Nature and Music: Primary to the Patient Experience
July 11, 2014
I have written many times about the value of music and nature at the bedside and how it impacts the patient experience. However, I am not sure the nature of academic writing conveys what actually happens for patients and families.
Their stories (so many of which have been shared with us) describe transformative moments that no scholarly paper or study can express.
To put things into perspective, we are not easily found (by design). The C.A.R.E. Channel broadcast does not promote our company beyond the logo and copyright that appear for a few seconds at the end of each hour. So, for a patient to find us takes real work.
Here is a sampling of the hundreds of stories we’ve been privileged to hear from patients, family members, and staff:
“Tonight, I visited for a while with a young woman who has experienced much abuse in her life, and who entered the hospital last week with chest pain. When she came into her room, she saw stars shooting across the TV screen and she burst into tears. She came to discover that The C.A.R.E. Channel has been very helpful during her stay. She turned to it both to calm her fears, and also to tap her emotions and help her to cry. In such a short time, The C.A.R.E. Channel has been making a very powerful impact here.”
“My dad absolutely loves The C.A.R.E. Channel. He’s 93 with dementia and doesn’t like to watch TV. But he watched C.A.R.E. while in the hospital. His eyes were glued to the television. The nature scenes are so beautiful and calming, and having been a nature photographer, and lover of the outdoors, the scenes just captivated him. We are so grateful to have found something he enjoys. Thank you C.A.R.E Channel for bringing some joy back into my dad’s life!”
“My Mother spent over a week in the hospital, during which we learned her breast cancer has returned and metastasized to her lungs. She is estimated to have just months, and has been returned home to her apartment at an assisted living facility. She LOVED The C.A.R.E. channel. I was surprised to see her consistently tuning away from other channels she used to watch – she really benefited from the beautiful video and lovely music. Is there ANY way I can get this C.A.R.E. channel for her in her apartment? Please. I need to make her remaining time as beautiful as possible.”

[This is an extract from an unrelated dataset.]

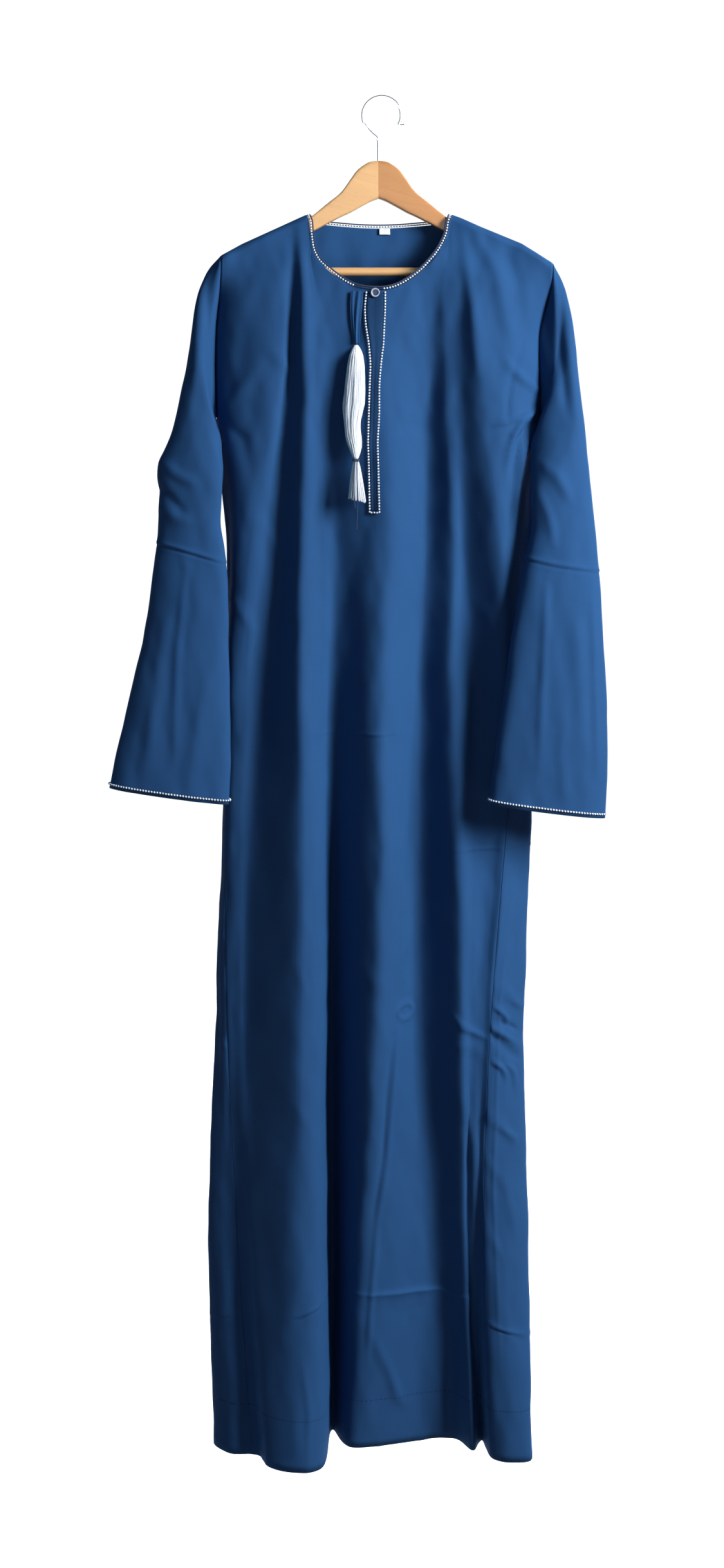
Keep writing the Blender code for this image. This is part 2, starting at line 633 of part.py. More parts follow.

And just this morning, a gentleman whose father had been in one of our hospice client facilities, expressed how much he loved “the peaceful experience you helped provide at the end of my Dad’s life.” So, how do we quantify this experience or measure what cannot be measured?
Several white papers I have written bring scholarship into the dialogue about how the patient’s micro-environment, often limited to the edge of his or her bed, impacts patient outcomes. However, neither studies nor reporting can express what actually happens in moments when no one is the room except the patient, the family member, or the loved one.
In those intimate moments when what is actually experienced can be silent suffering and fear, a patient can be swaddled in beauty, can be soothed by melody, and can remember what makes life worth living.